Perhaps the most devastating attack on Hamilton came amid the Draft Riots of 1863. The city’s white working class was forced to shoulder the burden of fighting in the Civil War because wealthy citizens could pay their way out of the draft. White mobs, after initially attacking city institutions, turned on black citizens. Remarkably, White has found evidence in city archives that Hamilton’s home was deliberately targeted. A mob of 15 white men broke into his home, demanding that his wife, Eliza, “send down that nigger,” saying they planned to “hang him on the lamp-post.” Eliza distracted them, perhaps giving her husband enough time to escape—though we cannot know for certain whether Hamilton was home.

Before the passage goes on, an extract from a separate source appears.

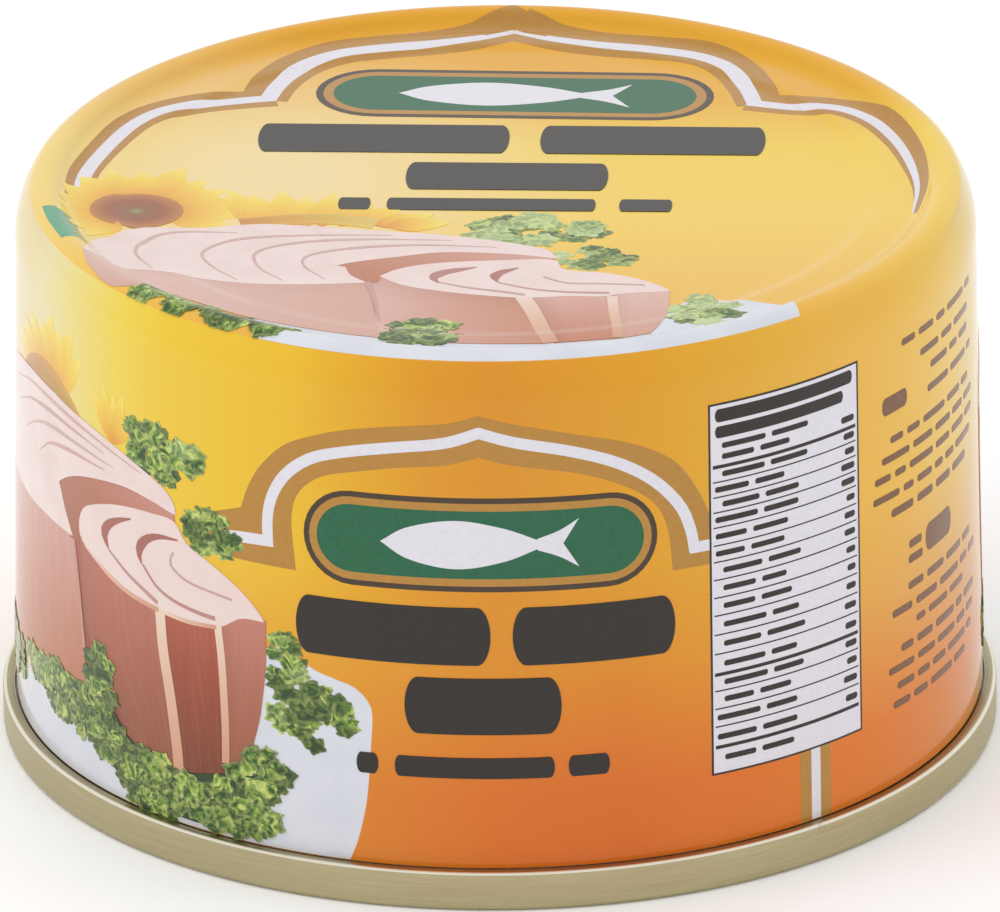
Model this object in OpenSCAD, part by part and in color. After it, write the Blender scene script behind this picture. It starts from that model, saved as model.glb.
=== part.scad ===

Yet not all the racist attacks were so violent. Once, Hamilton even confronted another wealthy white man after he hurled a racial epithet at him: “I hear you have said I was a nigger,” Hamilton said. To which the man responded, “Are you not?” Even if White reads into this possibly apocryphal anecdote an instance of Hamilton’s boldness—and if true, no doubt it was—we are still left to wonder how many other times confrontations like these went unrecorded.